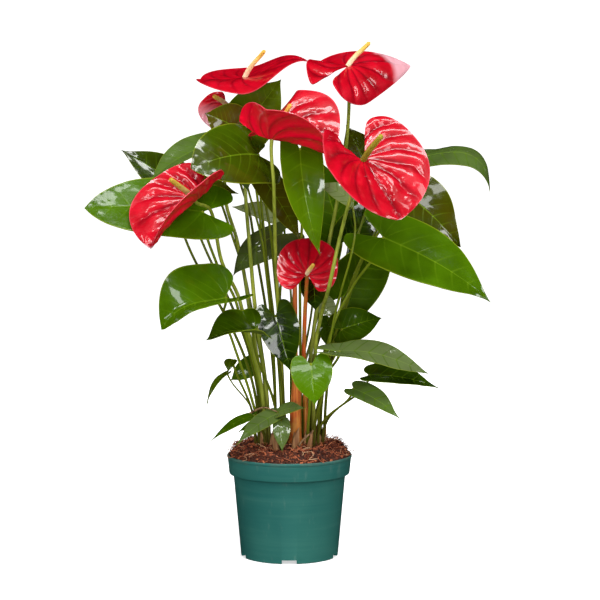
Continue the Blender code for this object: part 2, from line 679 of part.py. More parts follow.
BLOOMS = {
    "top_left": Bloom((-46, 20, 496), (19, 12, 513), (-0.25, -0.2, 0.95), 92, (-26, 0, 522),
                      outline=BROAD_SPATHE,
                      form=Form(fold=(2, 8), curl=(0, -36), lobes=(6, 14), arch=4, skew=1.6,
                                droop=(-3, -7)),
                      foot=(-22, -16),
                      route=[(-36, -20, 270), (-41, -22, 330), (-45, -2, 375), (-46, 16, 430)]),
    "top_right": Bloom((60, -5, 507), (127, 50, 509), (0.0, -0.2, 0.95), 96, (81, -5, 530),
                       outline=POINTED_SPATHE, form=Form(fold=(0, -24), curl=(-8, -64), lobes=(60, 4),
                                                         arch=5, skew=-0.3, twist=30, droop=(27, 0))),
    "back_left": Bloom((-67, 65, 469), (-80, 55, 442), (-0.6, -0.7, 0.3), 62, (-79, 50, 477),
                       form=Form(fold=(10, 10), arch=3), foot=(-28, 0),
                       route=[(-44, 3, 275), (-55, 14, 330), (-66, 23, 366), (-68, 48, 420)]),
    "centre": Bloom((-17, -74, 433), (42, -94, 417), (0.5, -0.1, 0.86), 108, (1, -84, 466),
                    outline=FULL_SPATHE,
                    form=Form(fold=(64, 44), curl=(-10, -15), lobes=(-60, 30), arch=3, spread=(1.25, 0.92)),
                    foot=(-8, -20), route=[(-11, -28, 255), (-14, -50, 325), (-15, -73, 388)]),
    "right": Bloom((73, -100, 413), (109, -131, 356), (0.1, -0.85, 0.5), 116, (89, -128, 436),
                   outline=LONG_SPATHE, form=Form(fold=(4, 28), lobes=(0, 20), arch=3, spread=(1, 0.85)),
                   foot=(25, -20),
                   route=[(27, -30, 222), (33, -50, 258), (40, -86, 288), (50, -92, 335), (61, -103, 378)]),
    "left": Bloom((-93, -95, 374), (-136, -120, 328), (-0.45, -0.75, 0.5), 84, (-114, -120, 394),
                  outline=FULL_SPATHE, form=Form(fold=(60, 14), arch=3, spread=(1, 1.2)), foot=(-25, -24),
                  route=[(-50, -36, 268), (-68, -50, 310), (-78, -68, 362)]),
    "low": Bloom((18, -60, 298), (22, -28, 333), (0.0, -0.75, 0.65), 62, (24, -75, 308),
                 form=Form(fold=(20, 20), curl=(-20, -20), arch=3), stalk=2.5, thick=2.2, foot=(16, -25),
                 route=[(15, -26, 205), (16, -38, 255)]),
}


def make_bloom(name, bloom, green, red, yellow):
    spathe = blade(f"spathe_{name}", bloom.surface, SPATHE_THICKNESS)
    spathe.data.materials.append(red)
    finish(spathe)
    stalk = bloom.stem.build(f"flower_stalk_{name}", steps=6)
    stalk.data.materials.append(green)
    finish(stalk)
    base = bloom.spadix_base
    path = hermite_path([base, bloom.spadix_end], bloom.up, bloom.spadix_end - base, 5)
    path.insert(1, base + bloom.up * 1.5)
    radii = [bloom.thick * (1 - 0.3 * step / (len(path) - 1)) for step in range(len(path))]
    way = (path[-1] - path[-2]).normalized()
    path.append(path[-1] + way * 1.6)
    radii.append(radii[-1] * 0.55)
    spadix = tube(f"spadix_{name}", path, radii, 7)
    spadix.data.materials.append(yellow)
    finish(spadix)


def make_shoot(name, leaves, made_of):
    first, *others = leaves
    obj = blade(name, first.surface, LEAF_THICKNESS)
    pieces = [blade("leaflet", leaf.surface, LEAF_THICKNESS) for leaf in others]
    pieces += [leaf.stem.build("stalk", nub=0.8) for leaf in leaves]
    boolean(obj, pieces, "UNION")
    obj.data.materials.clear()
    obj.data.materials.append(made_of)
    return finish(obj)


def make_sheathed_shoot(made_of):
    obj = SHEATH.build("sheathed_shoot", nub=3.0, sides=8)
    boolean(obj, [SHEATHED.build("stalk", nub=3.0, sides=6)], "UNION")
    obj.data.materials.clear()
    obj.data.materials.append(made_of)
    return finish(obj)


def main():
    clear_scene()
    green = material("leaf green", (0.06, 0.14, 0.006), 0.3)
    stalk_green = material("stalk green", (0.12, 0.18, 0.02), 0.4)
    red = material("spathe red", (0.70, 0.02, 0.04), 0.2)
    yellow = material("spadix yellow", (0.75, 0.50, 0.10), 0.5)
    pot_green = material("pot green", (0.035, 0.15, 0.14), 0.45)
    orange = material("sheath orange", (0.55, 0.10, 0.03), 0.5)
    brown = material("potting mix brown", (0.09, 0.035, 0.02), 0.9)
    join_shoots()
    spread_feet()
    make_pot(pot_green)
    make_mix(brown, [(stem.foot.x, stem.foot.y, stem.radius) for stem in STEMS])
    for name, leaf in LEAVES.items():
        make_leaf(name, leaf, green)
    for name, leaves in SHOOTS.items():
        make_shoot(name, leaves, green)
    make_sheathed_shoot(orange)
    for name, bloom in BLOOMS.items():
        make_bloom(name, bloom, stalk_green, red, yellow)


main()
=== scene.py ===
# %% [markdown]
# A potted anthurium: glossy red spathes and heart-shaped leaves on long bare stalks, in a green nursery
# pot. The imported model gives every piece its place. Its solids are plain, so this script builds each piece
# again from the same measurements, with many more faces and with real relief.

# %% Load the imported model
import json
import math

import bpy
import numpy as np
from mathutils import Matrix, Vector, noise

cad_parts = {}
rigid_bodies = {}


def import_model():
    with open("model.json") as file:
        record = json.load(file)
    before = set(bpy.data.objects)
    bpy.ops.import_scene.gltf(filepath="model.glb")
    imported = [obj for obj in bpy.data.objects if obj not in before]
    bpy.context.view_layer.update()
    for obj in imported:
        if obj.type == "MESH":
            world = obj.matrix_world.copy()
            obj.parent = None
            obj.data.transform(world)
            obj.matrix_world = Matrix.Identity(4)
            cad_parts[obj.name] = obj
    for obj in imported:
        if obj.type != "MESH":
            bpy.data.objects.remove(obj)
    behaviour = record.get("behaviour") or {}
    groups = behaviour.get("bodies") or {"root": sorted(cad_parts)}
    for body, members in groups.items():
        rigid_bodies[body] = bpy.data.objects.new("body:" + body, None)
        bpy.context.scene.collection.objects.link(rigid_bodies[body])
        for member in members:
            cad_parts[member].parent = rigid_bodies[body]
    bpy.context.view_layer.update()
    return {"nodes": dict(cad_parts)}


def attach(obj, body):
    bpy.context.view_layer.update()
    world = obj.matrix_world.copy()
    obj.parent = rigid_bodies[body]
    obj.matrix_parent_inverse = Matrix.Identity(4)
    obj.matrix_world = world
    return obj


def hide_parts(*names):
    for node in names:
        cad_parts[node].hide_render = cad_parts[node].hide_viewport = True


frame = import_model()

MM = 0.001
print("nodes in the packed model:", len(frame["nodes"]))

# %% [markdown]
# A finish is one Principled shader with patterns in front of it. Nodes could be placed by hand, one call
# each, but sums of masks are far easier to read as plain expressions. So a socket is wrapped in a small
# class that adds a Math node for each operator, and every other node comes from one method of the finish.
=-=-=
**REQUIREMENTS:** The lines to quote run from the one containing "make_mix(brown, [(stem.foot.x, stem.foot.y, stem.radius)" to the one containing "from mathutils import Matrix, Vector, noise". Quote them exactly, with both of those lines, and nothing else.

**ANSWER:**
    make_mix(brown, [(stem.foot.x, stem.foot.y, stem.radius) for stem in STEMS])
    for name, leaf in LEAVES.items():
        make_leaf(name, leaf, green)
    for name, leaves in SHOOTS.items():
        make_shoot(name, leaves, green)
    make_sheathed_shoot(orange)
    for name, bloom in BLOOMS.items():
        make_bloom(name, bloom, stalk_green, red, yellow)


main()
=== scene.py ===
# %% [markdown]
# A potted anthurium: glossy red spathes and heart-shaped leaves on long bare stalks, in a green nursery
# pot. The imported model gives every piece its place. Its solids are plain, so this script builds each piece
# again from the same measurements, with many more faces and with real relief.

# %% Load the imported model
import json
import math

import bpy
import numpy as np
from mathutils import Matrix, Vector, noise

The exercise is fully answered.